I'm not sure that a professional basketball player brings anything more intrinsically valuable into the world than I do, or than a teacher does. I'm not sure a boss affects the world in a much better way than his secretary. But I'm also not sure anyone is qualified to make those judgments across the board, let alone fit a dollar figure to them. The world wouldn't necessarily be a better place if engineers were paid like taxi drivers or vice versa. Nor would it be a better place if we all made exactly the same amount of money. Fewer people would have incentive to do great things. Even when they did, how would we determine who got to own them? Without money we'd just be finding a different way--politics, position, power--to grab at what we want. I'll skip the fistfights over Gucci bags and just let Paris Hilton and her ilk pay obnoxious amounts for them. I'll also skip the angst over how much an NBA player makes. If he can get it, good for him! I hope he enjoys it, spends it well, and realizes that money is no substitute for leaving a good legacy and making the world a better place...even if "better" just means playing hard and allowing people to forget their troubles through you for a while.
Dave,
If I were the billionaire owner of the Blazers I'd just spend whatever I needed to get great players and contend for a championship. Otherwise there's no point. Why not just ignore the tax no matter how high it goes and keep the players you need to win? How greedy can you be when you already have so much money?
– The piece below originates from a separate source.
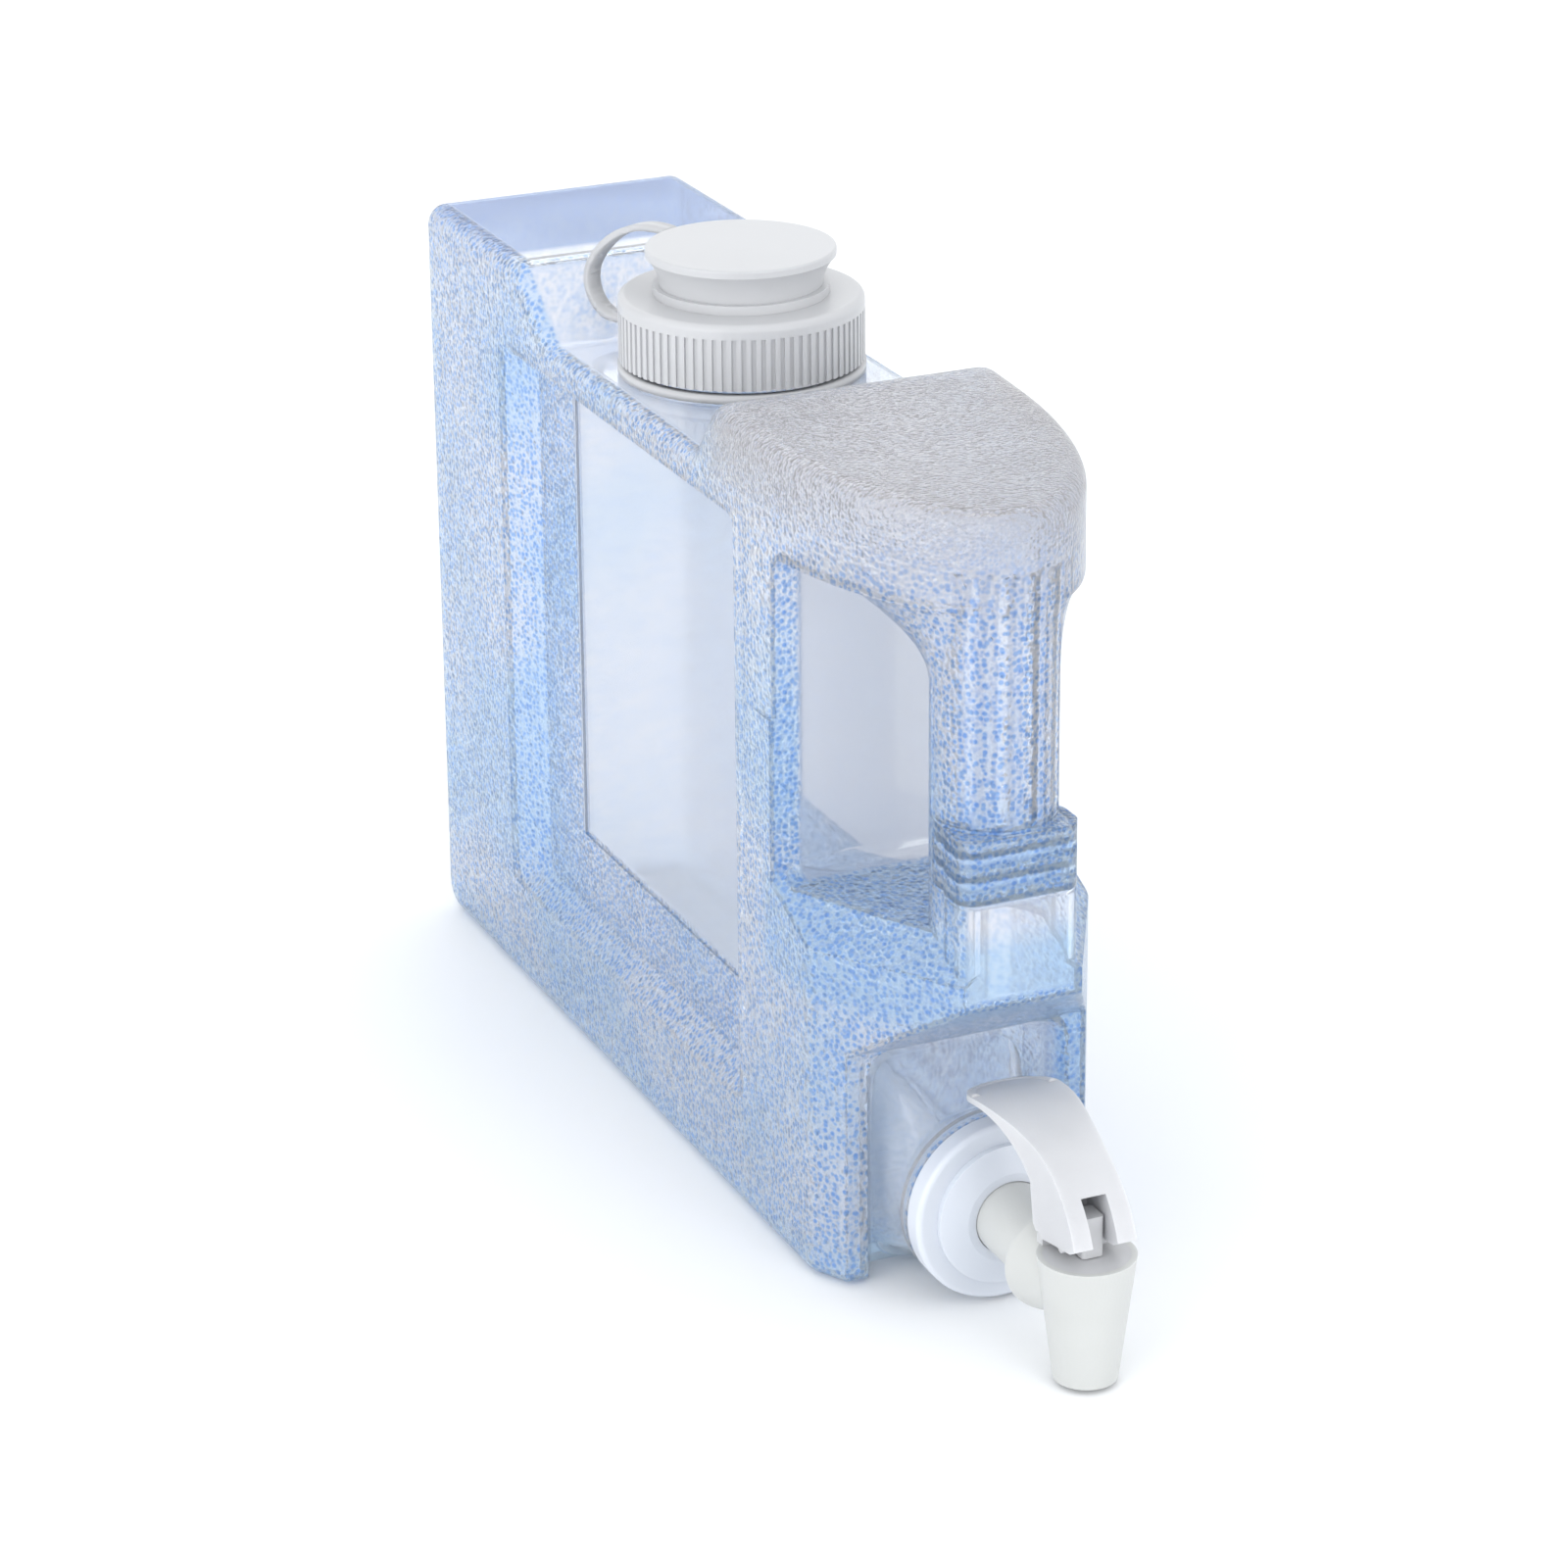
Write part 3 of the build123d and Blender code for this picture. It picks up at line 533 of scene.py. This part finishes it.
# %% [markdown]
# The cap and the tap are injection moulded. White plastic of this kind is satin rather than
# glossy, lets a little light in, and shows a faint unevenness where it shrank in the mould. One
# recipe with different values serves the cap, the nut, the spout, the milky lever and the seals.

# %% White, milky and rubber finishes
HAZE_ROUGHNESS = 0.18
GLOW_DEPTH = 2.5 * MM
EVEN_GLOW = (1.0, 1.0, 1.0)
MOULDED = {
    "cap_white_plastic": {
        "low": (0.48, 0.485, 0.50, 1), "high": (0.55, 0.555, 0.57, 1),
        "roughness": 0.26, "glow": 0.2, "grain_mm": 0.03, "haze_per_metre": 40.0,
    },
    "tap_white_plastic": {
        "low": (0.58, 0.62, 0.69, 1), "high": (0.67, 0.70, 0.76, 1),
        "roughness": 0.24, "glow": 0.25, "grain_mm": 0.03, "haze_per_metre": 45.0,
    },
    "spout_white_plastic": {
        "low": (0.50, 0.51, 0.50, 1), "high": (0.57, 0.58, 0.57, 1),
        "roughness": 0.28, "glow": 0.25, "grain_mm": 0.04, "haze_per_metre": 50.0,
    },
    "milky_plastic": {
        "low": (0.50, 0.505, 0.525, 1), "high": (0.60, 0.605, 0.625, 1),
        "roughness": 0.36, "glow": 0.45, "grain_mm": 0.06, "haze_per_metre": 60.0,
    },
    "seal_rubber": {
        "low": (0.70, 0.70, 0.67, 1), "high": (0.78, 0.78, 0.75, 1),
        "roughness": 0.5, "glow": 0.2, "grain_mm": 0.04, "haze_per_metre": 80.0,
    },
}


def moulded_plastic(name, low, high, roughness, glow, grain_mm, haze_per_metre):
    """White or milky moulded plastic with haze and fine grain."""
    material, tree, shader, point = start_material(name)
    haze = use_group(tree, haze_group, Point=point, Scale=haze_per_metre)
    colour = ramp(tree, haze.outputs["Haze"], low, high)
    uneven = scaled(tree, haze.outputs["Haze"], HAZE_ROUGHNESS, roughness)
    tree.links.new(colour, shader.inputs["Base Color"])
    tree.links.new(uneven, shader.inputs["Roughness"])
    tree.links.new(relief(tree, [(haze.outputs["Fine"], grain_mm)]), shader.inputs["Normal"])
    shader.inputs["Subsurface Weight"].default_value = glow
    shader.inputs["Subsurface Radius"].default_value = EVEN_GLOW
    shader.inputs["Subsurface Scale"].default_value = GLOW_DEPTH
    return material


moulded = {name: moulded_plastic(name, **values) for name, values in MOULDED.items()}
cap_white = moulded["cap_white_plastic"]
tap_white = moulded["tap_white_plastic"]
spout_white = moulded["spout_white_plastic"]
milky = moulded["milky_plastic"]
rubber = moulded["seal_rubber"]
print("moulded finishes:", len(moulded))

# %% [markdown]
# The solids keep their shape and only change their material. Clearing the slots first leaves each
# solid with one slot, which every face uses.

# %% Finishes on the solids
FINISHES = {
    "bottle": bottle_plastic,
    "screw_collar": cap_white,
    "stopper": cap_white,
    "tether": cap_white,
    "coupling_nut": tap_white,
    "tap_body": spout_white,
    "gland_cap": cap_white,
    "valve_stem": cap_white,
    "lever": milky,
    "collar_liner": rubber,
    "tap_gasket": rubber,
    "seat_cup": rubber,
}
for name, finish in FINISHES.items():
    solid = nodes[name]
    solid.data.materials.clear()
    solid.data.materials.append(finish)
print("solids with a finish:", len(FINISHES))

# %% [markdown]
# Two soft pieces join something fixed to something that moves: the stopper's tether, and the
# silicone cup between the spout's seat and the stem. Each gets a welded copy of its solid, cut
# into thin slices between its fixed end and its moving end, and the solid itself is hidden.

# %% Sliced copies of the soft pieces
SLICE_STEP = 1.0 * MM
WELD = 1e-6


def add_piece(name, shape, finish):
    """Turns a bmesh into an object with a finish and a material slot."""
    mesh = bpy.data.meshes.new(name)
    shape.to_mesh(mesh)
    shape.free()
    mesh.materials.append(finish)
    for face in mesh.polygons:
        face.use_smooth = True
    piece = bpy.data.objects.new(name, mesh)
    bpy.context.scene.collection.objects.link(piece)
    return piece


def stretching_copy(node, finish, fixed_height, moving_height):
    """Welded copy of a solid, sliced at even steps along Z between two heights."""
    shape = bmesh.new()
    shape.from_mesh(nodes[node].data)
    bmesh.ops.remove_doubles(shape, verts=shape.verts, dist=WELD)
    low, high = sorted((fixed_height, moving_height))
    slices = round((high - low) / SLICE_STEP)
    for index in range(1, slices):
        everything = shape.verts[:] + shape.edges[:] + shape.faces[:]
        height = low + index * (high - low) / slices
        bmesh.ops.bisect_plane(shape, geom=everything, plane_co=(0, 0, height), plane_no=(0, 0, 1))
    bmesh.ops.recalc_face_normals(shape, faces=shape.faces)
    print(node, "slices:", slices, "faces:", len(shape.faces))
    piece = add_piece(f"soft_{node}", shape, finish)
    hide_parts(node)
    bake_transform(piece)


tether_low, tether_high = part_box("tether")
cup_low, cup_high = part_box("seat_cup")
RING_HEIGHT = 3 * MM
STRAP_HOLD = 2 * MM
strap_root = tether_low.z + RING_HEIGHT
strap_end = tether_high.z - STRAP_HOLD
stretching_copy("tether", cap_white, strap_root, strap_end)
stretching_copy("seat_cup", rubber, cup_high.z, cup_low.z)

# %% [markdown]
# Under the collar the neck has a coarse thread, formed by the mould with the bottle. A small
# four-sided profile with a flat crest is spun round the neck while it climbs, which gives a helix
# with clean ends.

# %% Filler neck thread
NECK_RADIUS = 29.6 * MM
THREAD_HEIGHT = 1.1 * MM
THREAD_WIDTH = 2.2 * MM
THREAD_PITCH = 6.0 * MM
THREAD_TURNS = 1.75
THREAD_STEPS = 112
THREAD_START = 212.5 * MM
THREAD_ROOT = 0.3 * MM
CREST_START = 0.3
CREST_END = 0.7


def neck_thread():
    """Helical thread of the filler neck."""
    shape = bmesh.new()
    inner = NECK_RADIUS - THREAD_ROOT
    outer = NECK_RADIUS + THREAD_HEIGHT
    profile = [
        (inner, THREAD_START),
        (outer, THREAD_START + THREAD_WIDTH * CREST_START),
        (outer, THREAD_START + THREAD_WIDTH * CREST_END),
        (inner, THREAD_START + THREAD_WIDTH),
    ]
    corners = [shape.verts.new((radius, NECK_Y, height)) for radius, height in profile]
    start = shape.faces.new(corners)
    whole_turn = THREAD_TURNS * 2 * math.pi
    climb = (0, 0, THREAD_TURNS * THREAD_PITCH / THREAD_STEPS)
    bmesh.ops.spin(
        shape, geom=[start], cent=(0, NECK_Y, 0), axis=(0, 0, 1), angle=whole_turn,
        steps=THREAD_STEPS, dvec=climb, use_duplicate=False,
    )
    bmesh.ops.remove_doubles(shape, verts=shape.verts, dist=WELD)
    bmesh.ops.recalc_face_normals(shape, faces=shape.faces)
    print("thread faces:", len(shape.faces))
    thread = add_piece("filler_neck_thread", shape, bottle_plastic)
    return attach(thread, "container")


neck_thread()

# %% [markdown]
# The lever's thumb end has a rounded lip round its rim, which stiffens the thin paddle. A small
# round section is spun along the rim's half circle while that lies flat. Then the half circle is
# tilted, because the thumb end hangs down towards the bottle.

# %% Lip of the lever
LIP_RADIUS = 1.5 * MM
LIP_SIDES = 12
LIP_STEPS = 28
LIP_TILT = math.radians(14.8)
RIM_ENDS_HEIGHT = 62.9 * MM


def lever_lip():
    """Rounded lip round the rear rim of the lever."""
    lever_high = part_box("lever")[1]
    rear_half = lever_high.x
    path_radius = rear_half - LIP_RADIUS
    shape = bmesh.new()
    upright = Matrix.Rotation(math.pi / 2, 3, "X")
    tilted = Matrix.Rotation(-LIP_TILT, 3, "X")
    circle = bmesh.ops.create_circle(shape, cap_ends=True, segments=LIP_SIDES, radius=LIP_RADIUS)
    section = circle["verts"]
    bmesh.ops.rotate(shape, verts=section, cent=(0, 0, 0), matrix=upright)
    bmesh.ops.translate(shape, verts=section, vec=(path_radius, 0, 0))
    bmesh.ops.spin(
        shape, geom=list(shape.faces), cent=(0, 0, 0), axis=(0, 0, 1), angle=math.pi,
        steps=LIP_STEPS, use_duplicate=False,
    )
    bmesh.ops.remove_doubles(shape, verts=shape.verts, dist=WELD)
    bmesh.ops.rotate(shape, verts=shape.verts, cent=(0, 0, 0), matrix=tilted)
    bmesh.ops.translate(shape, verts=shape.verts, vec=(0, lever_high.y - rear_half, RIM_ENDS_HEIGHT))
    bmesh.ops.recalc_face_normals(shape, faces=shape.faces)
    print("lip faces:", len(shape.faces))
    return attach(add_piece("lever_lip", shape, milky), "lever")


lever_lip()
Hey, I agree with you. I'd do the exact same thing. And that is why you and I are not billionaires. You don't make that much money by pouring it down the drain.
Look, I'm the last person to defend or apologize for the ultra-rich. As I've said previously, at a certain point money becomes just glorified score-keeping. You should try and get enough to do what makes you happy. The rest is unnecessary excess. Cosmic-level greed--including chasing after more zeroes in a bank account when you already have plenty--is one of the most incomprehensible things I can imagine.
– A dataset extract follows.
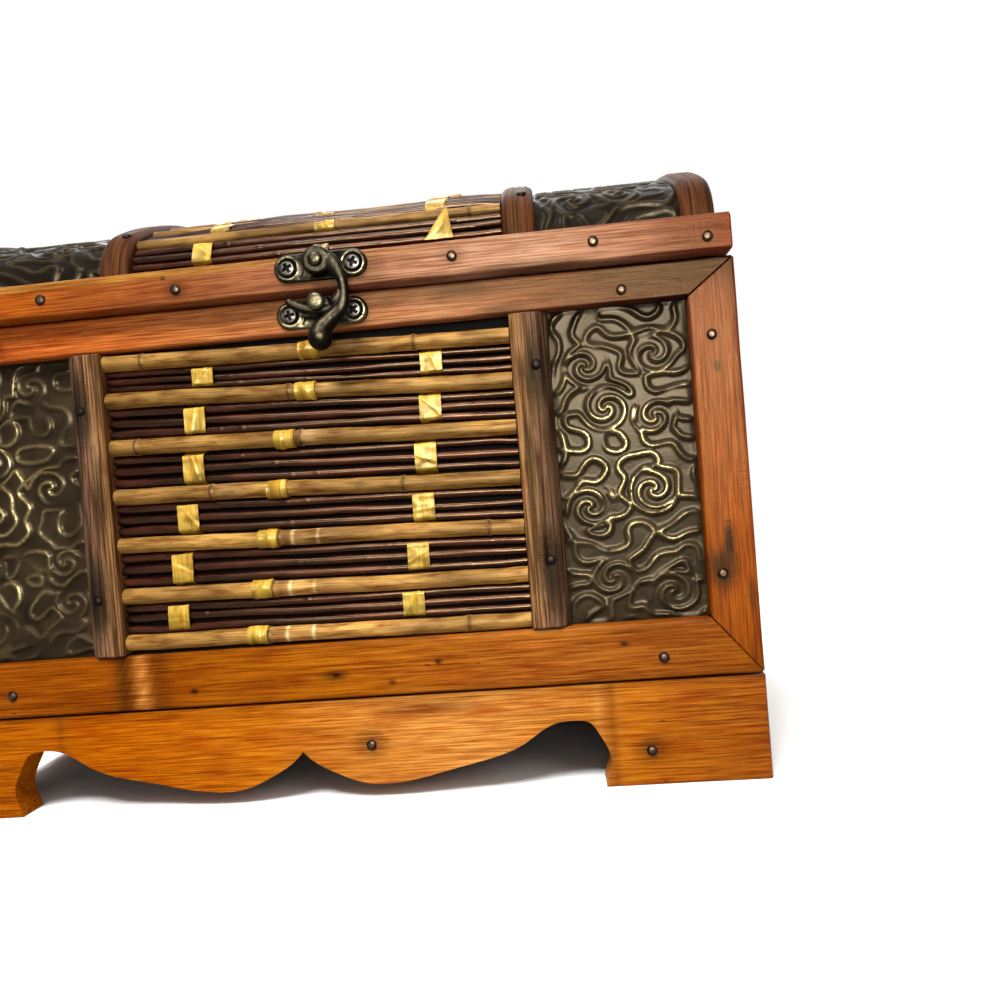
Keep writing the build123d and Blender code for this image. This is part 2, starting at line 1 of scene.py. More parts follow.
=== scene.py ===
import math
import bpy
import bmesh
import numpy as np
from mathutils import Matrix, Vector


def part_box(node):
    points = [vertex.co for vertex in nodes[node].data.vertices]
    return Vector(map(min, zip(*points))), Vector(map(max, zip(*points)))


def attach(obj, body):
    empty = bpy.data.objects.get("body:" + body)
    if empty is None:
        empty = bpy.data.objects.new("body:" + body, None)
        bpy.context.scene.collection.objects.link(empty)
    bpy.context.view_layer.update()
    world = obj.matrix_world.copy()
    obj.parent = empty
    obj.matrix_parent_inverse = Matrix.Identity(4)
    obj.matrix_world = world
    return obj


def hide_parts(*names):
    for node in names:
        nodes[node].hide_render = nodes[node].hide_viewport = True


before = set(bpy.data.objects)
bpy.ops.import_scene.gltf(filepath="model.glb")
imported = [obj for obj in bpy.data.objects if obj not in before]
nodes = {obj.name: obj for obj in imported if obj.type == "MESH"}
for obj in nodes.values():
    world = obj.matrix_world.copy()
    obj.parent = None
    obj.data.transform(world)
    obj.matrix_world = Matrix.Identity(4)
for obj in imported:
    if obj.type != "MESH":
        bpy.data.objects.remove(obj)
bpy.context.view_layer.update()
mm = 0.001
print("stage: packed box loaded")


# small tools: colours and noise

def linearColour(hexCode):
    # sRGB hex to the linear values that Blender wants
    srgb = [int(hexCode[i:i + 2], 16) / 255 for i in (1, 3, 5)]
    return [c / 12.92 if c <= 0.04045 else ((c + 0.055) / 1.055) ** 2.4 for c in srgb] + [1.0]


def tinted(colour, share, hexCode):
    # rows of colour, each moved by its share towards one colour
    share = np.asarray(share)[..., None]
    return colour * (1 - share) + share * np.array(linearColour(hexCode)[:3])


def stainAlong(u, stops, bands=()):
    # colour along a stick from (place, hex) stops, then soft bands of (place, width, hex, strength)
    places = [place for place, _ in stops]
    rgb = np.array([linearColour(code)[:3] for _, code in stops])
    colour = np.stack([np.interp(u, places, rgb[:, channel]) for channel in range(3)], -1)
    for place, width, code, strength in bands:
        colour = tinted(colour, strength * bell(u - place, width), code)
    return colour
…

At the same time having that much money creates issues that you and I don't understand from our perspective. You can't just stuff a billion dollars in your mattress. Even if it would fit (unlikely) it would be a bad idea. Inflation alone would eat away at its value as it sat there. You'd steadily lose the stuff you'd been hoarding without a single bill leaving your room. And that's not even taking into consideration fluctuating currency value. We tend to think of the dollar as stable and the price of products as fluid. In reality both move relative to each other. I went into the store three weeks ago and bought some broccoli (one of the three veggies my son will eat) at around $1.30 per pound. I went back two weeks ago and it was $2.60 per pound. To my utter shock, the price had doubled in a week! Or, putting it another way, the value of my dollar relative to broccoli had been cut in half. Now, after the heart-attack first moment of realization this turned out to be no big deal...a couple of bucks worth of difference. Multiply that by a billion and you'll start to get the idea of what these guys face every day with all their money in play. Clearly in my little economic microcosm consisting of dollars and broccoli I did not want to be holding the dollars that week! I could only prosper if my money was properly invested on the broccoli side of things. So it is with the billionaire. He can't hold his money static. He has to invest in something. In fact life is just an endless cycle of continually investing in things, keeping your money active and in play. There's no real neutral "cash out and keep it" option. You must invest and those investments must pay off or you're going to lose money...at that scale sometimes millions at a time. People always want to dream about the fancy houses and yachts but imagine looking in the paper one morning and seeing that some storm in the Guatemalan broccoli region just wiped out $50 million of your net worth. I don't care how rich you are, that's going to make you sick to your stomach.
Therefore it's probably less greed and more prudence that even the ultra-rich insist that their investments pay off. If they're not making money they're losing it. For many I imagine it becomes a religion of sorts...investing in a losing cause being anathema. On this front I'd say Paul Allen has done about as well as possible. He's done a bunch of interesting things with his money: bought the Blazers, kept the quality up despite the cost, invested in space travel, built a sci-fi and music museum, traveled the world. This guy isn't a miser. He's doing it right. In fact he's doing pretty much what I dream I'd do with his wealth. He and I could have been hatched from the same egg...except his egg is solid platinum of course.
Perhaps instead of saying, "I can't believe this greedy owner won't just do 'X' with the team" we should be saying, "If even Paul Allen is finding he has no chance to compete and make money in this league at the same time something is wrong." Whether you agree with his decisions or not, he's put in the time and the money with this city and this team. It's great that he's done so, but he also has the right to stop it should he wish. This could mean selling the team but it also could mean just saying, "I have to stop the financial leak here". If the Blazers can only be successful taking glorified charity from a rich owner then they're not going to be successful for long. Their only shot for viability in the current sports climate is to be successful AND a good investment.
I don't know if the new CBA can accomplish that, either from a competitive or financial standpoint. But I don't begrudge the owners for trying.